In the September 2016 case of Firman v Insyn Limited T/A Synergy Hair Riccarton, the employee, Ms Firman, made three covert recordings in her workplace and wanted to file the recordings, and subsequent transcripts of the recordings, as evidence that, among other claims, employees were bullying and gossiping about her.

The general rule of thumb regarding the covert recording of conversations in employment law is that, as long as one of the participants in the conversation (generally the recorder) knows that the conversation is being recorded, and the conversation has not been specifically designed by the employee or employer to entrap someone to say something out of context, then the recording is not illegal, and may be admissible as evidence.

One of the recordings was a conversation between Ms Firman and her employer, involving the handing over of a disciplinary letter and her suspension. That was held to be admissible, which is not so unusual in cases before the authority.

Another recording was a conversation between the employer and another employee, and Ms Firman claimed that this conversation had been inadvertently recorded. That was held to be inadmissible, which is also not unusual in these cases.

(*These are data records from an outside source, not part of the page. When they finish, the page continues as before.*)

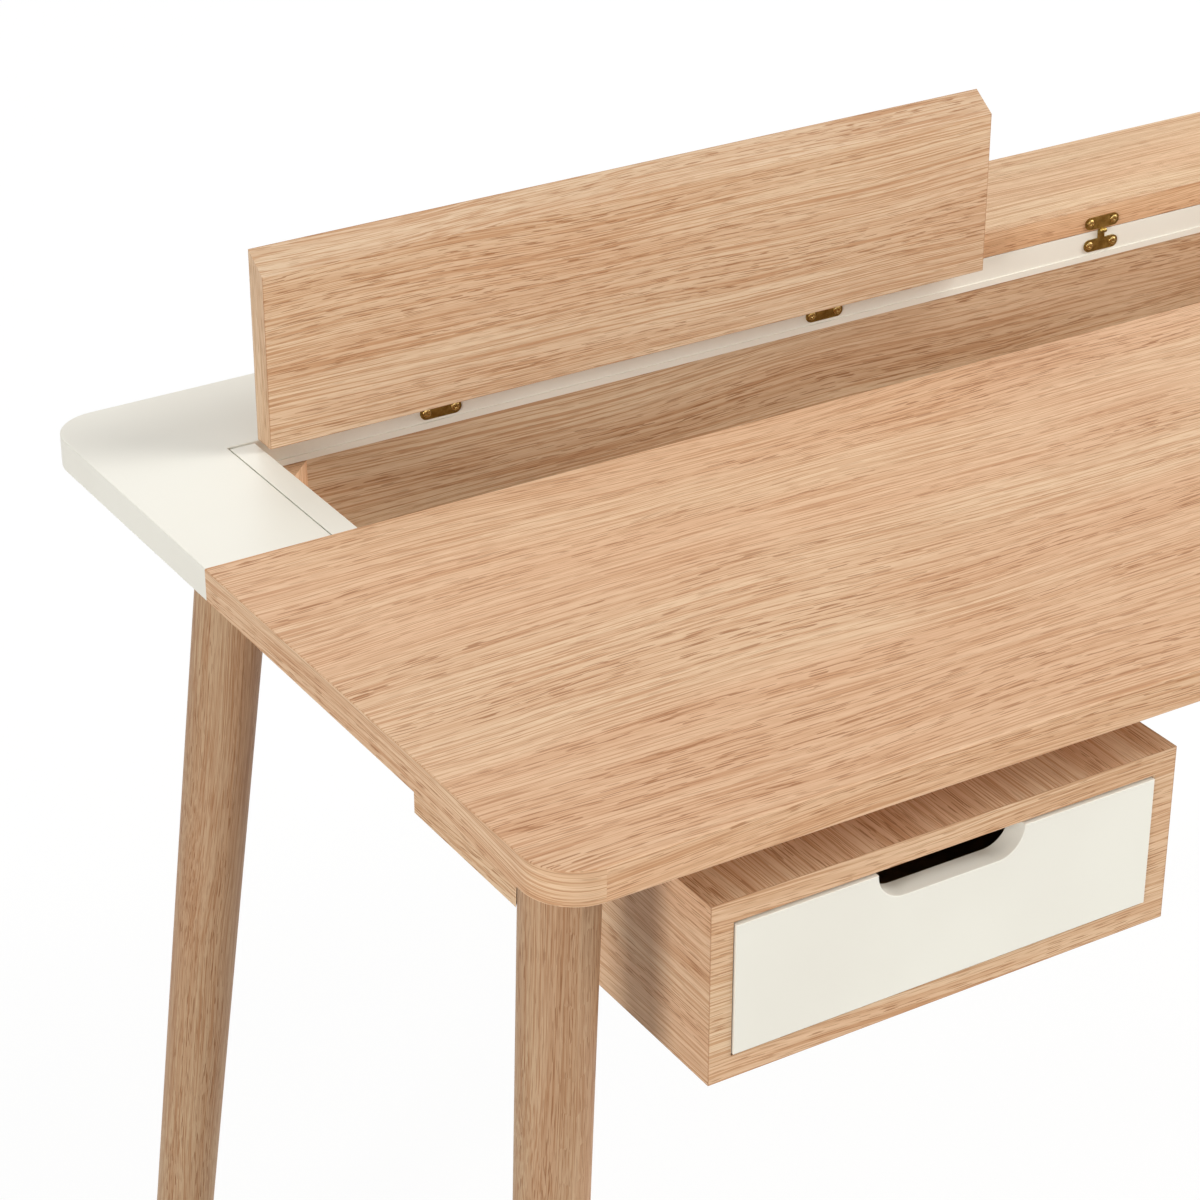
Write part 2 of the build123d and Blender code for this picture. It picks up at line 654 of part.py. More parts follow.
# Drawer body: grooved sides on fixed runners, back and bottom
body_front = drawer_front_y + front_thickness
body_back = body_front + drawer_length
body_bottom = front_bottom_z + bottom_lift / 2
runner_middle_z = body_bottom + side_height / 2
runner_half = runner_height / 2
groove_half = runner_half + runner_play
side_spans = (
    ("left", inner_left, 1),
    ("right", inner_right, -1),
)
for name, wall_x, inward in side_spans:
    outer_face = wall_x + inward * side_play
    inner_face = outer_face + inward * side_thickness
    groove_floor = wall_x + inward * (runner_reach + runner_play)
    bottom_groove_floor = inner_face - inward * bottom_groove_depth
    bottom_low = body_bottom + bottom_lift
    with BuildPart() as drawer_side:
        with BuildSketch(Plane.XZ.offset(-body_front)):
            with Locations(((outer_face + inner_face) / 2, runner_middle_z)):
                Rectangle(side_thickness, side_height)
            with Locations(((outer_face + groove_floor) / 2, runner_middle_z)):
                Rectangle(abs(groove_floor - outer_face), 2 * groove_half, mode=Mode.SUBTRACT)
            with Locations(((bottom_groove_floor + inner_face) / 2,
                            bottom_low + drawer_bottom_thickness / 2)):
                Rectangle(bottom_groove_depth, drawer_bottom_thickness + 2 * groove_play,
                          mode=Mode.SUBTRACT)
        extrude(amount=-drawer_length)
    drawer_side.part.label = f"drawer_side_{name}"
    export_step(drawer_side.part, f"parts/drawer_side_{name}.step")

    runner = board(*sorted((wall_x, wall_x + inward * runner_reach)), inner_back - runner_length,
                   inner_back, runner_middle_z - runner_half, runner_middle_z + runner_half)
    with runner:
        chamfer(runner.edges().filter_by(Axis.Z).sort_by(Axis.Y)[0:2], runner_play)
    runner.part.label = f"runner_{name}"
    export_step(runner.part, f"parts/runner_{name}.step")

drawer_inner_left = inner_left + side_play + side_thickness
drawer_inner_right = inner_right - side_play - side_thickness
bottom_top_z = body_bottom + bottom_lift + drawer_bottom_thickness
drawer_back = board(drawer_inner_left, drawer_inner_right, body_back - side_thickness, body_back,
                    bottom_top_z, body_bottom + side_height)
drawer_back.part.label = "drawer_back"
export_step(drawer_back.part, "parts/drawer_back.step")

bottom_tongue = bottom_groove_depth - groove_play
drawer_bottom = board(drawer_inner_left - bottom_tongue, drawer_inner_right + bottom_tongue,
                      body_front, body_back, body_bottom + bottom_lift, bottom_top_z)
drawer_bottom.part.label = "drawer_bottom"
export_step(drawer_bottom.part, "parts/drawer_bottom.step")

# Stops on the box's back, which the drawer's sides meet when it is shut
stop_xs = (inner_left + side_play + stop_width / 2, inner_right - side_play - stop_width / 2)
with BuildPart() as drawer_stops:
    with BuildSketch(Plane.XZ.offset(-body_back)):
        with Locations(*[(x, body_bottom + side_height - stop_width) for x in stop_xs]):
            Rectangle(stop_width, stop_width)
    extrude(amount=body_back - inner_back)
drawer_stops.part.label = "drawer_stops"
export_step(drawer_stops.part, "parts/drawer_stops.step")
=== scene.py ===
import bpy
import bmesh
import math
from mathutils import Matrix, Vector


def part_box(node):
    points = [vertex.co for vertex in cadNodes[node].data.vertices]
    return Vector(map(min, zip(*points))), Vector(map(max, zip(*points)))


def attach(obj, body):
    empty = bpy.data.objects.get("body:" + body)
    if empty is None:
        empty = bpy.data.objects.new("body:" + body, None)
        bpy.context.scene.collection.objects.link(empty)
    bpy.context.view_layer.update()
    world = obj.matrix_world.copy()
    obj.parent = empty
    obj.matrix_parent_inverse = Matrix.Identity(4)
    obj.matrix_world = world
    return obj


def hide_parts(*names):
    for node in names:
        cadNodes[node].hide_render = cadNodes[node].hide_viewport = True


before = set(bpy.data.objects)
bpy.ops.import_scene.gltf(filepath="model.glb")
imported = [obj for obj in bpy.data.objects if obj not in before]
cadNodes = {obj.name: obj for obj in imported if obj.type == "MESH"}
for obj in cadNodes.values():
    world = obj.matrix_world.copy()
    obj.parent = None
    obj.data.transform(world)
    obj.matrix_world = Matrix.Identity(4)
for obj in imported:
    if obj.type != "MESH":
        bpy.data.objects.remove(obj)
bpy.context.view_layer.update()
print("frame loaded:", len(cadNodes), "nodes")


# node helpers

def newMaterial(name):
    material = bpy.data.materials.new(name)
    material.use_nodes = True
    material.node_tree.nodes.clear()
    return material, material.node_tree


def setInput(tree, socket, value):
    # a value is either another node's socket or a constant
    if isinstance(value, bpy.types.NodeSocket):
        tree.links.new(value, socket)
    else:
        socket.default_value = value


def addNode(tree, kind, inputs=None, **settings):
    node = tree.nodes.new("ShaderNode" + kind)
    for key, value in settings.items():
        setattr(node, key, value)
    for key, value in (inputs or {}).items():
        setInput(tree, node.inputs[key], value)
    return node


def mathNode(tree, operation, a, b=0.0):
    return addNode(tree, "Math", {0: a, 1: b}, operation=operation).outputs[0]


def vectorMath(tree, operation, a, b=(0, 0, 0)):
    node = addNode(tree, "VectorMath", {0: a, 1: b}, operation=operation)
    return node.outputs["Value" if operation == "DOT_PRODUCT" else "Vector"]


def smoothRange(tree, value, low, high, toLow=0.0, toHigh=1.0):
    return addNode(tree, "MapRange", {"Value": value, "From Min": low, "From Max": high,
                                      "To Min": toLow, "To Max": toHigh},
                   interpolation_type="SMOOTHSTEP").outputs["Result"]


def opaque(colour):
    return colour if isinstance(colour, bpy.types.NodeSocket) else (*colour, 1)


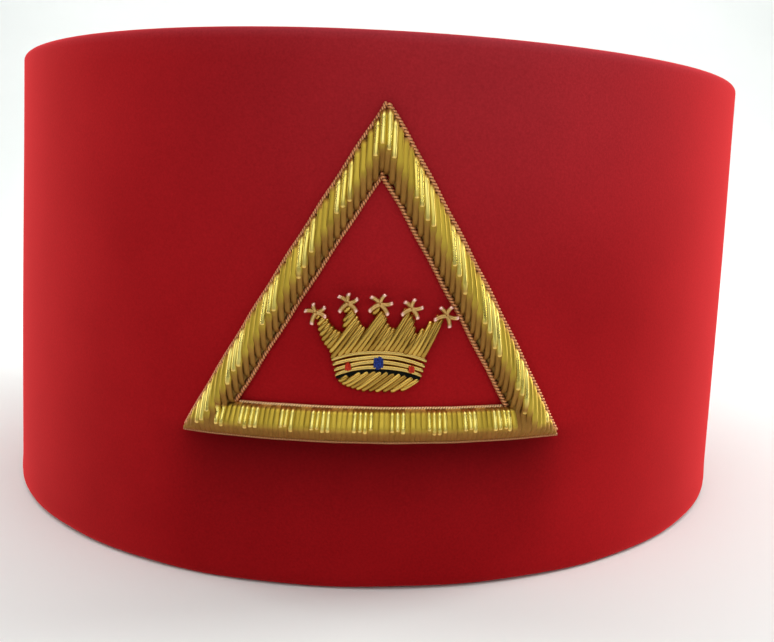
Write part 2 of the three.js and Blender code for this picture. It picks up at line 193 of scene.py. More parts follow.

The remaining recording, however, is far more controversial in that Ms Firman intentionally left her phone on record, unbeknown to the other employees, and then left the room in order to record evidence of what other employees were saying about her when she was not there. Despite this being both a potential breach of the Privacy Act 1993 and the Crimes Act 1961, the authority member held the recording (and its transcript) was “…admissible in the context of a claim before the authority about how the applicant was treated in the workplace.”

Admissibility of the latter recording is highly unusual, although it does not make it, as some have erroneously termed it, a “landmark case.” For a case to be termed as such, it needs to have a significant and potentially lasting impact on the law and subsequent cases.

The authority is the lowest jurisdictional institution in employment law, outranked by the Employment Court, the Court of Appeal and the Supreme Court (in ascending order of jurisdictional clout). Decisions in the authority are not binding on any of the courts above it, nor even on other authority decisions at the same level, although an authority decision may be “persuasive” on other cases before the authority for the purposes of attempting to maintain consistency. What’s more, it is unknown at this early stage, whether this decision in the authority will be appealed in the Employment Court. Authority decisions frequently are appealed and overturned, so any “impact” this case has on the law, may well be short-lived.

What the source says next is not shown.